The message that ISIL peddles via social media is seductive because these young men are searching for meaning and purpose in their lives. The content that is directed toward them is often designed to seem noble, heroic and altruistic. One recent recruitment video features a travelogue of smiling fighters tousling the hair of young children, markets brimming with fruit and vegetables, and orderly streets full of people going about their business. ISIL also preys on insecurity and the gnawing question of “Am I Muslim enough?” When I met with Jordan’s information minister a while back, he told me: “The Arab culture of shame and honor contributes to the appeal of ISIL, which portrays its cause as a noble and heroic journey and the fulfillment of the search for honor and meaning.”

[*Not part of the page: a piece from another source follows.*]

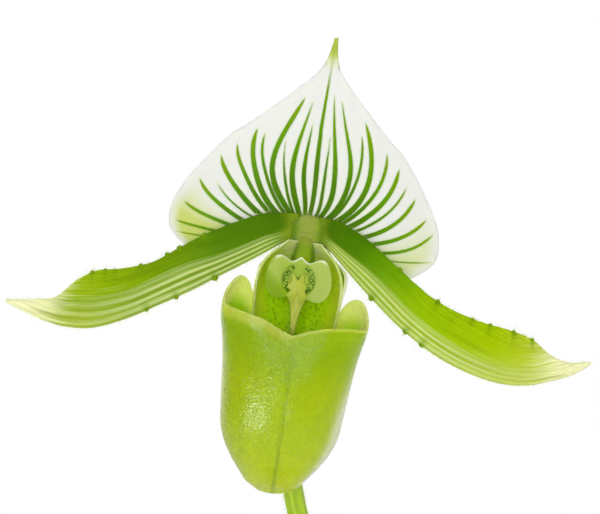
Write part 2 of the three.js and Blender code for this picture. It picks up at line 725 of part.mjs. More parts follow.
function petalGeometry(petal) {
  const at = (s, t) => petalPoint(petal, s, t);
  const thickness = (s, t) => THREE.MathUtils.lerp(TISSUE.petal, TISSUE.margin, t * t);
  const wart = (s, t) => {
    const bead = new THREE.IcosahedronGeometry(PETAL.wart, 0);
    bead.translate(...at(s, t));
    return solidOf(bead);
  };
  const upperWarts = petal.upperWarts.map((s) => wart(s, PETAL.wartPlace));
  const lowerWarts = petal.lowerWarts.map((s) => wart(s, -PETAL.wartPlace));
  return seated(joined([solidOf(blade(at, thickness, 22, 6)), ...upperWarts, ...lowerWarts]));
}

// Corner of the pouch's wall at a turn from the front and a height, moved in by inset.
function pouchPoint(turn, height, inset) {
  const { heights, halfWidths, fronts, backs, squareness, leastHalf } = POUCH;
  const front = lookUp(heights, fronts, height);
  const back = lookUp(heights, backs, height);
  const half = Math.max(lookUp(heights, halfWidths, height) - inset, leastHalf);
  const depth = Math.max((back - front) / 2 - inset, leastHalf);
  const rounded = (x) => Math.sign(x) * Math.abs(x) ** squareness;
  return [
    POUCH.middle + half * rounded(Math.sin(turn)),
    (front + back) / 2 - depth * rounded(Math.cos(turn)),
    height,
  ];
}

// Height of the pouch's rim at a turn from the front.
function rimHeight(turn) {
  const { rimTurns, rimHeights, earFoot, rightEar } = POUCH;
  const height = lookUp(rimTurns, rimHeights, Math.min(turn, 2 * Math.PI - turn) / DEG);
  return turn < Math.PI && height > earFoot ? earFoot + (height - earFoot) * rightEar : height;
}

// The pouch: rings up its outside to the rim, and back down its inside.
function pouchSolid() {
  const { climbs, around } = POUCH;
  const toe = POUCH.heights[0];
  const ring = (climb, inset, lift) =>
    Array.from({ length: around }, (_, j) => {
      const turn = (j / around) * 2 * Math.PI;
      return pouchPoint(turn, toe + lift + (rimHeight(turn) - toe - lift) * climb, inset);
    });
  const outer = climbs.map((climb) => ring(climb, 0, 0));
  const inner = climbs.map((climb) => ring(climb, TISSUE.lip, climb < 1 ? TISSUE.lip * 1.1 : 0)).reverse();
  return solidOf(loft([...outer, ...inner]));
}

// The trough: an upright half tube open to the front.
function troughSolid() {
  const { middle, heights, radii, backs, wraps } = TROUGH;
  const at = (s, t) => {
    const radius = through(radii, s);
    const turn = t * through(wraps, s) * DEG;
    const back = through(backs, s) - radius * (1 - Math.cos(turn));
    return [middle + radius * Math.sin(turn), back, through(heights, s)];
  };
  return solidOf(blade(at, () => TISSUE.lip, 9, 12));
}

function keelSolid() {
  const { heights, halfWidths, fronts, middle, back, crest } = KEEL;
  const rings = heights.map((height, i) => [
    [middle - halfWidths[i], back, height],
    [middle - halfWidths[i], fronts[i] + crest, height],
    [middle, fronts[i], height],
    [middle + halfWidths[i], fronts[i] + crest, height],
    [middle + halfWidths[i], back, height],
  ]);
  return solidOf(loft(rings));
}

function lipGeometry() {
  return seated(joined([pouchSolid(), troughSolid(), keelSolid()]));
}

// A whole outline from the half that lies on the right of the middle.
const mirrored = (half) => [...half, ...half.slice(1, -1).reverse().map(([side, up]) => [-side, up])];

// The dished shield with its notched top edge, and the toothed boss in front of it.
function shieldSolids() {
  const { at, outline, thick, dish, dishRadius, layers } = SHIELD;
  const [x, y, z] = at;
  const rings = layers.map(([share, back]) =>
    mirrored(outline).map(([side, up]) => {
      const lift = dish * (share * Math.hypot(side, up) / dishRadius) ** 2;
      return [x + side * share, y + back - lift, z + up * share];
    }),
  );
  const corners = mirrored(BOSS.outline).map(([side, up]) => new THREE.Vector2(side, up));
  const depth = BOSS.proud + thick;
  const boss = new THREE.ExtrudeGeometry(new THREE.Shape(corners), { depth, bevelEnabled: false });
  boss.rotateX(90 * DEG);
  boss.translate(x, y + thick, z);
  return [solidOf(loft(rings)), solidOf(boss)];
}

// The column: stalk, stigma and anthers behind the shield.
function columnGeometry() {
  const beads = [STIGMA, ...ANTHERS].map(({ radius, at, stretch }) => {
    const ball = new THREE.SphereGeometry(radius, 7, 5);
    ball.scale(...stretch);
    ball.translate(...at);
    return solidOf(ball);
  });
  return geometryOf(clearOfOvary(joined([stalkSolid(), ...beads, ...shieldSolids()])));
}

const finishes = {
  clay: { color: 0xb5623f, roughness: 0.85 },
  bark: { color: 0x5a3a24, roughness: 0.95 },
  root: { color: 0x7a5b3c, roughness: 0.9 },
  leaf: { color: 0x3c6b33, roughness: 0.45 },
  stem: { color: 0x7da22f, roughness: 0.55 },
  sepal: { color: 0xf2f5ea, roughness: 0.5 },
  petal: { color: 0x93bf22, roughness: 0.5 },
  lip: { color: 0x9cc40f, roughness: 0.3 },
  column: { color: 0xc3d96b, roughness: 0.4 },
};

function add(parent, name, finish, geometry) {
  const material = new THREE.MeshStandardMaterial({ metalness: 0, ...finishes[finish] });
  const mesh = new THREE.Mesh(geometry, material);
  mesh.name = name;
  parent.add(mesh);
}

const orchid = new THREE.Group();
add(orchid, "pot", "clay", potGeometry());
add(orchid, "bark_mix", "bark", barkGeometry());
for (const growth of GROWTHS) {
  add(orchid, `crown_${growth.name}`, "root", crownGeometry(growth));
  for (const [i, leaf] of growth.leaves.entries()) {
    add(orchid, `leaf_${growth.name}_${i + 1}`, "leaf", leafGeometry(growth, leaf, i));
  }
}
add(orchid, "scape", "stem", scapeGeometry());
add(orchid, "floral_bract", "stem", bractGeometry());
const ovary = ovaryGeometry();
ovary.translate(...CENTRE.toArray());
add(orchid, "ovary", "stem", ovary);

// The bloom, built upright round its centre and then leant.
const bloom = new THREE.Group();
bloom.position.copy(CENTRE);
bloom.rotation.y = ROLL;
const thinning = (s, t) => THREE.MathUtils.lerp(TISSUE.sepal, TISSUE.margin, Math.max(s, Math.abs(t)) ** 4);
add(bloom, "dorsal_sepal", "sepal", seated(solidOf(blade(sepalPoint, thinning, 9, 28))));
add(bloom, "synsepal", "sepal", seated(solidOf(blade(synsepalPoint, () => TISSUE.synsepal, 8, 6))));
add(bloom, "petal_left", "petal", petalGeometry(PETALS.left));
add(bloom, "petal_right", "petal", petalGeometry(PETALS.right));
add(bloom, "lip", "lip", lipGeometry());
add(bloom, "column", "column", columnGeometry());
orchid.add(bloom);

export default orchid;
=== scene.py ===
"""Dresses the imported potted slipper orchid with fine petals, leaves, bark and clay.

Every piece repeats the sizes of the CAD node that it stands for, with finer steps, and adds veins, hairs,
warts and moss. Lengths are in millimetres until a mesh is made, and the flower has its own frame.
"""
import logging
import math
from collections.abc import Callable, Sequence
from dataclasses import dataclass, field
from enum import Enum
from functools import partial

import bpy
import numpy as np
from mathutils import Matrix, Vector


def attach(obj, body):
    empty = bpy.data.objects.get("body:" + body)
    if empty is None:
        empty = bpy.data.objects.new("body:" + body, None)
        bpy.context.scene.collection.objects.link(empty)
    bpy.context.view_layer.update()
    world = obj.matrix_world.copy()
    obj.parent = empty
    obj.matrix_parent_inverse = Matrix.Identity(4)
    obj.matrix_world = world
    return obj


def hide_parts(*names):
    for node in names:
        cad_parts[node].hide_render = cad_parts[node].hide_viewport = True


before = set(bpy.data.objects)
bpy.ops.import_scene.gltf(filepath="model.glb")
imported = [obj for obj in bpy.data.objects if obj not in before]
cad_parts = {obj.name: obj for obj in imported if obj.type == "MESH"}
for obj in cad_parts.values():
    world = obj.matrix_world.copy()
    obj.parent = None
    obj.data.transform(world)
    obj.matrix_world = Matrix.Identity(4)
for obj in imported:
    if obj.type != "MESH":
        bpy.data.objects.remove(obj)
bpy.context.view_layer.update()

# One millimetre in metres, and the least room between two pieces in millimetres
MM = 0.001
GAP = 0.3

# How far a blade's margins thin, and the distance marked on a point with no vein near
MARGIN_THINS = 0.93
NO_VEIN = 9.0

# The one body of the frame
ROOT_BODY = "root"

# The flower's centre and lean, and where its stem starts, from the centre
CENTRE = np.array([-20.6, -16.0, 385.0])
ROLL = math.radians(8)
JOINT = (2.6, 18.0, -72.0)

Array = np.ndarray
Surface = Callable[[Array, Array], Array]
Colour = tuple[float, float, float]

log = logging.getLogger("orchid")


# Smooth curves through tables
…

Over the past year, we’ve learned a great deal about the most effective ways to respond to ISIL’s messaging and how to target the audiences that are most vulnerable to it.
Let’s talk first about the small audience of potential fighters. The most powerful countermessages are fact-based ones that debunk the idealized portrayal of “the caliphate,” sowing doubt and anxiety. A lot of intercepted e-mails from foreign fighters show them dwelling on their disappointments. They express disillusionment that the caliphate is not well run. They experience discrimination. Some complain about having to clean toilets. Most quickly realize that they won’t get paid, that they won’t find a wife — local families reject foreign fighters’ marriage proposals — and that their families at home will suffer. And worst of all for these Hashtag Jihadis, the caliphate has limited Internet access. We emphasize all of these things.

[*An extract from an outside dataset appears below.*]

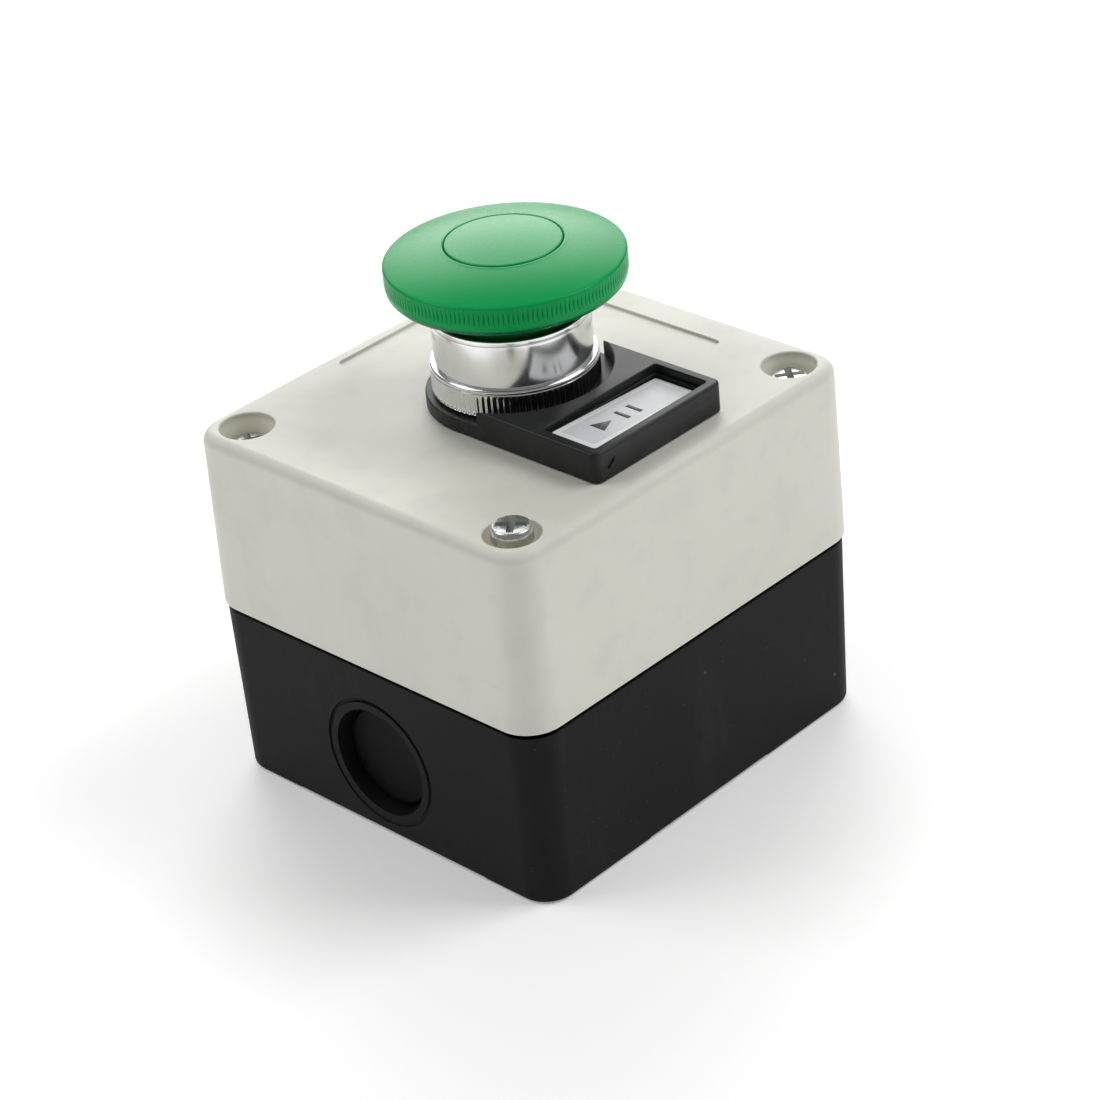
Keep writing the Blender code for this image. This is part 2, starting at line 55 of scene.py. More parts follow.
SCREW_SEAT, POCKET_FLOOR = 60.4, 60.1
HEAD_HOLE_R = 11.25
RECESS_X, RECESS_Y = (-9.2, 33.7), (-15.6, 34.3)
SLOT_X, SLOT_Y = 28.0, 18.0
KNOCKOUT_Z = 14.5
DISC_TOP = 29.2            # heights of the head are above the lid
RIM_TOP, RIM_LOW = 25.7, 22.9
WINDOW = (-13.4, 13.5, -30.0, -18.8)
CARD_TILT = 2.6            # the card sits a little askew in its window


# ------------------------------------------------------------ shader sums

class Value:
    """A node's output that can be used in ordinary sums."""

    def __init__(self, finish, link):
        self.finish = finish
        self.link = link

    def math(self, operation, *values):
        return self.finish.node("ShaderNodeMath", {"operation": operation}, values)

    def __add__(self, other):
        return self.math("ADD", self, other)

    def __radd__(self, other):
        return self.math("ADD", other, self)

    def __sub__(self, other):
        return self.math("SUBTRACT", self, other)

    def __rsub__(self, other):
        return self.math("SUBTRACT", other, self)

    def __mul__(self, other):
        return self.math("MULTIPLY", self, other)

    def __rmul__(self, other):
        return self.math("MULTIPLY", other, self)

    def __pow__(self, other):
        return self.math("POWER", self, other)

    def over(self, low, high):
        """0 below low, 1 above high, with a soft step between."""
        return self.finish.node("ShaderNodeMapRange",
                                {"interpolation_type": "SMOOTHSTEP"},
                                {"Value": self, "From Min": low, "From Max": high})


class Tree:
    """A node tree whose nodes are made and joined by one method."""

    def __init__(self, tree, place):
        self.tree = tree
        self.place = self.node("ShaderNodeTexCoord", out=place)

    def node(self, kind, settings=None, inputs=None, out=0):
        made = self.tree.nodes.new(kind)
        for key, value in (settings or {}).items():
            setattr(made, key, value)
        if inputs is not None and not isinstance(inputs, dict):
            inputs = dict(enumerate(inputs))
        for key, value in (inputs or {}).items():
            if isinstance(value, Value):
                self.tree.links.new(value.link, made.inputs[key])
            else:
                made.inputs[key].default_value = value
        return Value(self, made.outputs[out])

    def part(self, axis):
        """X, Y or Z of the place, in metres on a piece."""
        return self.node("ShaderNodeSeparateXYZ", {}, {0: self.place}, axis)

    def mix(self, share, one, two):
        """Colour one where share is 0, colour two where it is 1."""
        return self.node("ShaderNodeMix", {"data_type": "RGBA"},
                         {0: share, 6: one, 7: two}, 2)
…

Reaching the broader audience of Muslims worldwide is just as vital. Together with our allies, we are puncturing ISIL’s myths through targeted, locally tailored social media campaigns. We are also standing up dedicated information centers in the Muslim world that will counteract ISIL’s messaging and provide a positive alternative. In early July, I traveled to Abu Dhabi to open the Sawab Center (“Sawab” means “the right path” in Arabic), a joint project of the United States and the United Arab Emirates. Staffed by media and technology experts from both countries, it’s the first communication hub devoted to creating Arabic and English-language content that directly challenges ISIL and the destructive vision it propagates while offering more constructive, compelling alternatives.

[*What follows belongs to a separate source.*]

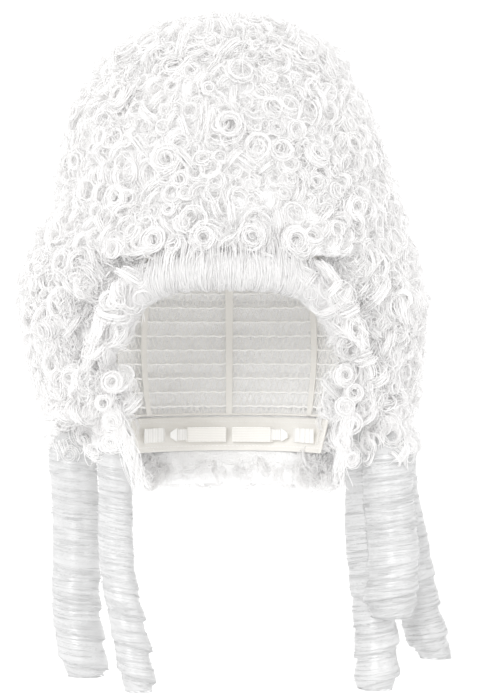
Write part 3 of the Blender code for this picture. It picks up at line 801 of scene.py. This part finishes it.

As President Obama said recently, “Ideologies are not defeated with guns. They’re defeated by better ideas.” In this contest of ideas, we have numbers on our side: the hundreds of millions of Muslims who reject ISIL and all that it stands for. With the support of the United States and our partners in the Middle East, more and more of these people are making their voices heard. When it comes to the information war, we are gaining ground and momentum.
Richard Stengel is U.S. undersecretary of state for public diplomacy and public affairs.